Detengan a González Prada

“Lo cotidiano hace al burgués”, dijera Henri Michaux. Burgués y más que de esa privacía de casta fue Manuel González Prada, agobiado por el peso de un árbol genealógico español harto frondoso. Uno de sus ancestros ostentó la codiciada dignidad de la orden de Caballero de Santiago, por favor, y además, el de Comendador de Lares,  a más de encargado, por voluntad de Carlos V, de la custodia de Francisco I , rey. Otro ancestro tuvo, Secretario de Juan de Austria y paje de los reyes Felipe II y III. Pero el peruano que decimos fue peruano del Perú, mas no como Vallejo, con su burro y su tristeza, sino con demasía en el abolengo y desmesurada morada. Su padre era Francisco González de Prada y Marrón y Lombera, de Arequipa, y su madre, igual de oligarca, se llamó doña Josefa Álvarez de Ulloa.
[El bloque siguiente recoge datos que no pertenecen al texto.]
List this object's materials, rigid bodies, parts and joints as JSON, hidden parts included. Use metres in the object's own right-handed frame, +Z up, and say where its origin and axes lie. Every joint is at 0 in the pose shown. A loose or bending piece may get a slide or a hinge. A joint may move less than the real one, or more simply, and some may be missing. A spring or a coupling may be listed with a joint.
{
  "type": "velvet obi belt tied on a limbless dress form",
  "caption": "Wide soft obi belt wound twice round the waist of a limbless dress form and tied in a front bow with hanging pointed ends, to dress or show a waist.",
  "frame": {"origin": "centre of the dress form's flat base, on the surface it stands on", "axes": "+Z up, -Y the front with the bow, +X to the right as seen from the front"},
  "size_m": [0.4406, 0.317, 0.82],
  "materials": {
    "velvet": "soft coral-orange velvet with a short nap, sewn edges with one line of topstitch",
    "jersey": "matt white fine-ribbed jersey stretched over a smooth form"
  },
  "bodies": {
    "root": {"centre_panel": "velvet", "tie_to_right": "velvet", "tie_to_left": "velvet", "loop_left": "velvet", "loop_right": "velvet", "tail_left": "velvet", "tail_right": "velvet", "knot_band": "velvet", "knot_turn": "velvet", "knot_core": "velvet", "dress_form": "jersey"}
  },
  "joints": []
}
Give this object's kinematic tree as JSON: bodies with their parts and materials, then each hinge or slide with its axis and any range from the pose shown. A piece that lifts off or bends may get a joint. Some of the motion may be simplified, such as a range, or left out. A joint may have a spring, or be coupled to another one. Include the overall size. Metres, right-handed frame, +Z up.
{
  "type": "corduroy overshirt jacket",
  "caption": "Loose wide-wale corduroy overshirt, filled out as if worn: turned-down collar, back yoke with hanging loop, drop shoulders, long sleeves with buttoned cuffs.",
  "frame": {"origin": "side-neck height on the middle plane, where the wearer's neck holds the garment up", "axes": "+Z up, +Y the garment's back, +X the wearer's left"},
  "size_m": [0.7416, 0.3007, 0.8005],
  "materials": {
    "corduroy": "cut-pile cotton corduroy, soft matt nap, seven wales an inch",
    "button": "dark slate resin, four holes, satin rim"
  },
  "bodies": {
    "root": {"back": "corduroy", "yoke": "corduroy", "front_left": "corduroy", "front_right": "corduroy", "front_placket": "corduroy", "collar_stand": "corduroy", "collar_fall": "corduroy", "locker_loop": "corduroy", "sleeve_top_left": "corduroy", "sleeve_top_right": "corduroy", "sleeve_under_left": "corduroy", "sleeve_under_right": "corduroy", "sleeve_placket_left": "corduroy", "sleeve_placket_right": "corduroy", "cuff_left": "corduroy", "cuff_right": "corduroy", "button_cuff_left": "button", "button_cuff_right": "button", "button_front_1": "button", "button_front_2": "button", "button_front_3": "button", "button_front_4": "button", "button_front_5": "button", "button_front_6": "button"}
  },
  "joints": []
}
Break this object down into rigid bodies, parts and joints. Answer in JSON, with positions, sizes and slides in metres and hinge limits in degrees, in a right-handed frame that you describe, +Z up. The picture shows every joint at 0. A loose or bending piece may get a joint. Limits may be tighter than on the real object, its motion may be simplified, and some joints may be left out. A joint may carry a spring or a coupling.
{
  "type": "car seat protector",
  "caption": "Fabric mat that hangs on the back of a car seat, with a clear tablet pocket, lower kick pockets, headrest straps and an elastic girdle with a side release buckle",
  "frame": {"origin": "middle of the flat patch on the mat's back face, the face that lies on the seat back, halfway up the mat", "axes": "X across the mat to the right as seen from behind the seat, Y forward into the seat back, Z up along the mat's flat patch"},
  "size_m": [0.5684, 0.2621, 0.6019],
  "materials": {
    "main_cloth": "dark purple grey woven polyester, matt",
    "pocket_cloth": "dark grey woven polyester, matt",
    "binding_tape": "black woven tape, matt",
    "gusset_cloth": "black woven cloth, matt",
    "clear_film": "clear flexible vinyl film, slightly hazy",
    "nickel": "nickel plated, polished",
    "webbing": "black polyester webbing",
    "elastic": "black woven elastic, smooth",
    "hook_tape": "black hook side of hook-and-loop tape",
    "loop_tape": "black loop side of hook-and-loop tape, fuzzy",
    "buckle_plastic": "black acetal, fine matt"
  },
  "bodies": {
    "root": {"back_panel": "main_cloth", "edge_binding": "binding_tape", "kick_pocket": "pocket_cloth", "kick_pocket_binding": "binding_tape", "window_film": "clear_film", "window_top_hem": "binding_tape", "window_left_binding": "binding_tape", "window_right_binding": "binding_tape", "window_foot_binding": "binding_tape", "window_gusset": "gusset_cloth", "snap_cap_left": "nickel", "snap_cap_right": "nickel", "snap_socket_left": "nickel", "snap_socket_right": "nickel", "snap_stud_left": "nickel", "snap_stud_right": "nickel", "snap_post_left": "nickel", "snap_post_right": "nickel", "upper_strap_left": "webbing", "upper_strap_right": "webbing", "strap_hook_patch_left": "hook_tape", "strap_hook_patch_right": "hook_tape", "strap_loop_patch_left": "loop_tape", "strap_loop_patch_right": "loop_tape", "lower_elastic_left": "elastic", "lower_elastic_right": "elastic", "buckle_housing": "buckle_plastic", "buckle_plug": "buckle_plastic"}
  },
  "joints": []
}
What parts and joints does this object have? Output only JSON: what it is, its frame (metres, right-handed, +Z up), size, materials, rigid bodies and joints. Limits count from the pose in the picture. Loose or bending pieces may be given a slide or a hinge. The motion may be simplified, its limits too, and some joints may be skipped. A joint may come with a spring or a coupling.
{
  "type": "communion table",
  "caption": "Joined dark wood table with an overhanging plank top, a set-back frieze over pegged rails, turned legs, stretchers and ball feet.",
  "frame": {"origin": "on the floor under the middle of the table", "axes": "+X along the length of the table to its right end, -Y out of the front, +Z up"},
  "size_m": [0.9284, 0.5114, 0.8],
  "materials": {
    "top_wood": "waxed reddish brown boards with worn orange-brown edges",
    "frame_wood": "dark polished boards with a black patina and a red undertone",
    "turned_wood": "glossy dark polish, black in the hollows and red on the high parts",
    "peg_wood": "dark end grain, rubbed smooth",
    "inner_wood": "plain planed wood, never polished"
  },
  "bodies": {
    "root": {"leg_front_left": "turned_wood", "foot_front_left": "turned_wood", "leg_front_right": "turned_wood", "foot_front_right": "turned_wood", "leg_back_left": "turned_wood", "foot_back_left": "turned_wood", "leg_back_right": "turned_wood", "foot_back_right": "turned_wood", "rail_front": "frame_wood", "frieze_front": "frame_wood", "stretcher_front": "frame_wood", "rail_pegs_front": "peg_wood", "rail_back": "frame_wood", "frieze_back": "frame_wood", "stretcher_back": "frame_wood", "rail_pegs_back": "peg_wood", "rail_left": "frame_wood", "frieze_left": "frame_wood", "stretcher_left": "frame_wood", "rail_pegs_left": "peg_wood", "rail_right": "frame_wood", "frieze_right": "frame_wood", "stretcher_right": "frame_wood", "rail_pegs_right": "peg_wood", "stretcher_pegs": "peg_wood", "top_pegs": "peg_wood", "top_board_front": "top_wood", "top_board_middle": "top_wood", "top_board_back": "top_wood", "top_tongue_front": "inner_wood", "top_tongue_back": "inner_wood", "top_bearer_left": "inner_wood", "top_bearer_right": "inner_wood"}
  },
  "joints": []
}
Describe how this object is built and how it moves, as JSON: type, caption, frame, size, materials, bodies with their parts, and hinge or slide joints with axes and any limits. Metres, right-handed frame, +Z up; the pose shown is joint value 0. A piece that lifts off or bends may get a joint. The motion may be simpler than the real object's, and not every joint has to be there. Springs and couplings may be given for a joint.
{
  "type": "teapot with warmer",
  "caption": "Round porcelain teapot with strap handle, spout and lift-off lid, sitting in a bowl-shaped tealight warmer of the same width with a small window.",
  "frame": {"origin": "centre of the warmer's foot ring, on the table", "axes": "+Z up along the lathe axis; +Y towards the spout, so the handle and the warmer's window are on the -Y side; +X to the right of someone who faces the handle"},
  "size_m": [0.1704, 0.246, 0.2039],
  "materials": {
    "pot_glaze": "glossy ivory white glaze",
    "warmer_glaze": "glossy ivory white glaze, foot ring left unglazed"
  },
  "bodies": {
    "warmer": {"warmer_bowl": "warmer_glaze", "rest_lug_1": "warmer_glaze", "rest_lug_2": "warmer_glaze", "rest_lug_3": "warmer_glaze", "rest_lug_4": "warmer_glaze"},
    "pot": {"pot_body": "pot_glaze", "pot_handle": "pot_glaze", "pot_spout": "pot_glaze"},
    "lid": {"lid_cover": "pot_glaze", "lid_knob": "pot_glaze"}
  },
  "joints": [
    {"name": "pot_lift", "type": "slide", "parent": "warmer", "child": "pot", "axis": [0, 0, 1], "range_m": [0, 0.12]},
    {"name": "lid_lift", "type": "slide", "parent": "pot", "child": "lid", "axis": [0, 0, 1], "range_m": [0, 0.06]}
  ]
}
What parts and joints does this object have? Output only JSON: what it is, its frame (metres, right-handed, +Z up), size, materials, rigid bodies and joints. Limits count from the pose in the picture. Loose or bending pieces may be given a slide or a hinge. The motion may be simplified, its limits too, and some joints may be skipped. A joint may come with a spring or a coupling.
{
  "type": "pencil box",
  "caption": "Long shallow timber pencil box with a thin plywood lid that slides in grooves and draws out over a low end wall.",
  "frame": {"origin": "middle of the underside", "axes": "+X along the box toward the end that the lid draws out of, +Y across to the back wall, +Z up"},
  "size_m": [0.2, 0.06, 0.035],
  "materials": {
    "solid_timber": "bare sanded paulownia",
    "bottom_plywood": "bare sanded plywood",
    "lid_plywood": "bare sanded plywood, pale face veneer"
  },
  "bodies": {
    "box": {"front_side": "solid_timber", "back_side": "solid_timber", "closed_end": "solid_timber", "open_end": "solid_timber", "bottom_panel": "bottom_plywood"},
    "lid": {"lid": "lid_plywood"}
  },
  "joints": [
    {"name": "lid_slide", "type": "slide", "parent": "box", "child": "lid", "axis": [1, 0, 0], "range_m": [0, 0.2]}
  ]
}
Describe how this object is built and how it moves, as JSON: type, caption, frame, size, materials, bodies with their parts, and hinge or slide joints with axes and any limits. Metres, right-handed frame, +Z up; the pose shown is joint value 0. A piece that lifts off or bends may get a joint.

Un privilegio de esa tan alta hidalguía garantizaría al hijo una educación esmerada, el aprendizaje del inglés, del francés y el alemán. Pronto comenzaría a ser Manuel González Prada, en nada parecido a los heráldicos de escudo nobiliario del Virreinato porque se mostró pronto iracundo y acusador de la clase conservadora limeña con su prosa heridora, tallada en la muy castiza herencia literaria del Siglo de Oro, quevediana, irreverente y anticlerical, afanosa en desacreditar a la iglesia, a las congregaciones religiosas y sobremanera a los jesuitas de la Compañía de Jesús, de la que fuera fervoroso enemigo.

Maestro fue de la escritura y la palabra bien sazonadas de ludibrio con la que acusaba al Perú de cometer asesinatos y robos, la depravación, la sinvergüenzura.

Los conservadores y fanáticos de la curia y las  canonjías del Despacho presidencial hablaban con lengua venenosa de don Manuel desde que éste, terminada la guerra con Chile, subiera a las alturas del prestigio y corroyera la sociedad clasista de su país lastimándola con adjetivos destructores de agudo hierro verboso. Cuando se daba a poetizar el soneto más perfecto entonces vacaba en su decir lastimador y mientras duraba su ocio fecundo  pulsaba la rima como Garcilaso. Esta vez su talante envalentonado devenía manso, lírico mismo, mas sin mucha tardanza enderezaba sus escritos y sus palabras de hoja filosa contra la clase social encaramada y sus iglesias.

Fue escritor y orador, ciertamente, pero también químico e inventor del legendario almidón de yuca. Cultísimo era, una biblioteca entera de conocimientos de mucha largueza, erudito en todo lo que tocara su saber que pasmaba a sus amigos y enemigos. Una vez gritó en los espacios públicos “¡muera la vejez y viva la juventud!”, sin cuidarse de ser incluido él mismo por su fisonomía de arrugado otoño.

Amó a no pocos dioses literarios pero más a Víctor Hugo y a Renan. Su discurso en Politeana, una institución de mezquina aceptación y rancios principios,  hubo de ser silenciado largamente por el efecto corrosivo de su asunto.

Vio morir muy temprano a sus hijos y supo del suicidio de uno de ellos. Casó y volvió a cometerlo y escribió y habló sin cansarse incontables veces.

Su obra, reunida en Páginas libres y en Horas de lucha apenas caben en un volumen. De ella recibió la loa de Rufino Blanco Fombona, entusiasmado porque su autor había “concebido anticipos de la realidad futura y porque quiso que ese porvenir fuera de mejora humana y porque luchó por ese futuro perfeccionamiento”.

Murió en 1918, cuando la guerra extenuada recogía sus muertos de Verdun. El pasado y el presente peruanos buscan aún inútilmente silenciarlo para detener  “una prosa de electricidad -dice Luis Alberto Sánchez en el prefacio de los clásicos de la Biblioteca Ayacucho– que brota relámpagos”.